And this does seem to me to go to what the Court is saying, as you suggest.  We think of baseball bats and scissors as essential objects in the school system, not weapons as such; even if we think of them as weapons too, we are seeking reasonable safety in the circumstances, not absolute safety in the schools, and the value of these objects to the educational process makes it almost unthinkable that we would ban them altogether, as opposed to allowing them under reasonable conditions.  Given the value of allowing a variety of citizens, of varied cultural backgrounds and with varying religious beliefs and practices, into the public schools, and given the broader context I've recounted above, it seems to me the Court draws the same conclusion about the kirpan; whether or not there is independent value in the kirpan, there is independent value in having Sikh children in our schools, and the costs of allowing the kirpan (regulated in some form or other) into the school environment, where the evidence suggests it presents no real added threat of harm, are easily outweighed by that value.  Given that value, and given the ease with which the board might have accommodated the students, the school board has not met the burden of justifying an absolute ban.

So I think I'm making two points above: first, that like Magritte's pipe, the kirpan shouldn't necessarily be seen as a "weapon"; and that the educational and social value of allowing Sikh students into schools, "weapons" and all, is at least as great as the educational value of allowing scissors.  To be sure, there are limits: schools don't generally teach riflery or maintain gunneries, and they might more reasonably restrict the on-campus attendance of the Church of the Submachine Gun; but the evidence suggests that the kirpan doesn't present that kind of a case.  This is why I have to disagree with Prof. Hamilton's conclusion in her book.  Even if she is right to question whether the courts are equipped to engage in these balancing decisions, the other branches surely are; yet she seems to conclude that ever allowing kirpans in schools defies common sense, no matter who does the deciding.  If there are any benefits to allowing Sikh school children into the schools without demanding the stripping away of their beliefs and practices, and given the slim evidence of harm following from doing so, she must be overstating the case -- or the versions of "harm" and the "public good" that she presents in her book must be positively anemic.   

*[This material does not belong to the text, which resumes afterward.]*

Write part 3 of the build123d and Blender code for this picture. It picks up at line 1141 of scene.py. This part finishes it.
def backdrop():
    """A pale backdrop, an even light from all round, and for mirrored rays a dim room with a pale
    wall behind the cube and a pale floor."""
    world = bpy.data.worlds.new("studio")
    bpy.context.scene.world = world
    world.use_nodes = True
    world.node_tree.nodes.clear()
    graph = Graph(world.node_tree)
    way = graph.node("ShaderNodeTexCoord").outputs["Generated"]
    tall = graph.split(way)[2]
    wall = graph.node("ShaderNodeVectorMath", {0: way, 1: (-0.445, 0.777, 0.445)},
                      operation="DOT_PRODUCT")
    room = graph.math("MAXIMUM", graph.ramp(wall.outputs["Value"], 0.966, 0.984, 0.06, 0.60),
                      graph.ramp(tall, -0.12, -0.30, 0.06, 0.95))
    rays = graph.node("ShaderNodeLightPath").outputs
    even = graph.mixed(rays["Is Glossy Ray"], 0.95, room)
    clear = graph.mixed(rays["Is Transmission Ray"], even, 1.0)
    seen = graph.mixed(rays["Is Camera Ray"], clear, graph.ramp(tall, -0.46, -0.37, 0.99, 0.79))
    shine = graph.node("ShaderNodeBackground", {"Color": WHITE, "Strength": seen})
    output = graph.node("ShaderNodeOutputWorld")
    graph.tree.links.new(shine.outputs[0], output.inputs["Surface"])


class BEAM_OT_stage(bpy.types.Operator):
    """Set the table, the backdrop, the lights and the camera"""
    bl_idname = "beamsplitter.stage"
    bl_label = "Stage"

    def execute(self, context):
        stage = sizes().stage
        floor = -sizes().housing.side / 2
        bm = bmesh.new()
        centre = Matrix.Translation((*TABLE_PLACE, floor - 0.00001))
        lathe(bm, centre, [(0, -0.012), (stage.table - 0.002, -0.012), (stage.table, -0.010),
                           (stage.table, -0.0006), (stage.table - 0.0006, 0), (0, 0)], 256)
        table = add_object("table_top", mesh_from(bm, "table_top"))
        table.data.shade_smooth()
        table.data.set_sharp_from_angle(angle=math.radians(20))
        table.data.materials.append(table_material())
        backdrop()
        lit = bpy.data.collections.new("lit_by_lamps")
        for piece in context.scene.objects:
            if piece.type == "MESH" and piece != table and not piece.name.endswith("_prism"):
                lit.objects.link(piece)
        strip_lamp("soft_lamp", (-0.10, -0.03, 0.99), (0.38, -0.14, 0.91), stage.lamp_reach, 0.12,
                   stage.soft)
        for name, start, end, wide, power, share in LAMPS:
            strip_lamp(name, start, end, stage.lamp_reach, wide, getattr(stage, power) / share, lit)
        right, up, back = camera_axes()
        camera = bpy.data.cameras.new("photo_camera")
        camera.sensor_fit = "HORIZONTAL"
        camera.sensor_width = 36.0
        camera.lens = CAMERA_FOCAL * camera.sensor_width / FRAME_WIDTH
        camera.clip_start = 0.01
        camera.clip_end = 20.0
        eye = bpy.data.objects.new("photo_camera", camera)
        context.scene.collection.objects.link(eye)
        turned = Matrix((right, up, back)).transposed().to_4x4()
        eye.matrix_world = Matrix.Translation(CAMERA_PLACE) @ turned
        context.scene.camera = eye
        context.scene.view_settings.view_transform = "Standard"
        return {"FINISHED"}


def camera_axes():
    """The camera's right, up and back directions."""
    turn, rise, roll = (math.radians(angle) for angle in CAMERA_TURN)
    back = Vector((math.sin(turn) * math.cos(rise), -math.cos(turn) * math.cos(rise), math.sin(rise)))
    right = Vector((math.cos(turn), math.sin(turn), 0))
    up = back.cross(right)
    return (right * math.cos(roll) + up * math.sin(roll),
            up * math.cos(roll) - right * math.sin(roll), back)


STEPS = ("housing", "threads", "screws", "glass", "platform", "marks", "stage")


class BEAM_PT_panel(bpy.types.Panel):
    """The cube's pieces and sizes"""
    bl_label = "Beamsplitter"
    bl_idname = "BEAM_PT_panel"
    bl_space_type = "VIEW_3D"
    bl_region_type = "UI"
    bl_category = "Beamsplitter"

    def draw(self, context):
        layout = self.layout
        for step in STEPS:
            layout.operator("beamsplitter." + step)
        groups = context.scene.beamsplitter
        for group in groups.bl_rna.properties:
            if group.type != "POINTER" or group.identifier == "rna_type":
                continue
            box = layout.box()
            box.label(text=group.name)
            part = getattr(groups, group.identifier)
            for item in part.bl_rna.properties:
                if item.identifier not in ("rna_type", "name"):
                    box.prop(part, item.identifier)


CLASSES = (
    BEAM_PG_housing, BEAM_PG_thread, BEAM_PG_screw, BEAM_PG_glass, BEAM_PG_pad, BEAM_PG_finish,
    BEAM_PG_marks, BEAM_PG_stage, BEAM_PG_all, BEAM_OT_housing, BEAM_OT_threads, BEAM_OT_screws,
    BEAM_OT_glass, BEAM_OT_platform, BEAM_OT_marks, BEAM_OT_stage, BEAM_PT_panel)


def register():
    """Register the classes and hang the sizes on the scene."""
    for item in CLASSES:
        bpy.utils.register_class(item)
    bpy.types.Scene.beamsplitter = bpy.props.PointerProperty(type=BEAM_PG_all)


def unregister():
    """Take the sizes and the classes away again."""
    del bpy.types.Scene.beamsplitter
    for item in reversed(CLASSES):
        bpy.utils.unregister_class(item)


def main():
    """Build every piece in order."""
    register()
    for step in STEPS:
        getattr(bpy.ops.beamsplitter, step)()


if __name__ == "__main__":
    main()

(I think there is also an air to the school board's submissions to the Court of a majority's unwillingness to wrap its head around a minority culture and its practices.  We do not think of bookbags as weapons, although given their heft these days they could be, because those uses of the bookbag are mostly foreign to our lived practices.  And we do not think of crucifixes on necklaces as choking hazards, although I suppose they are, for similar reasons.  I do not know that the evidence suggested kirpans were any more dangerous than crucifix pendants in the schools, but the presence of the former was not so foreign to the school board's thinking, while their absence might well be unthinkable.  But as the parentheses suggest, perhaps this line of thought is best left for another occasion.)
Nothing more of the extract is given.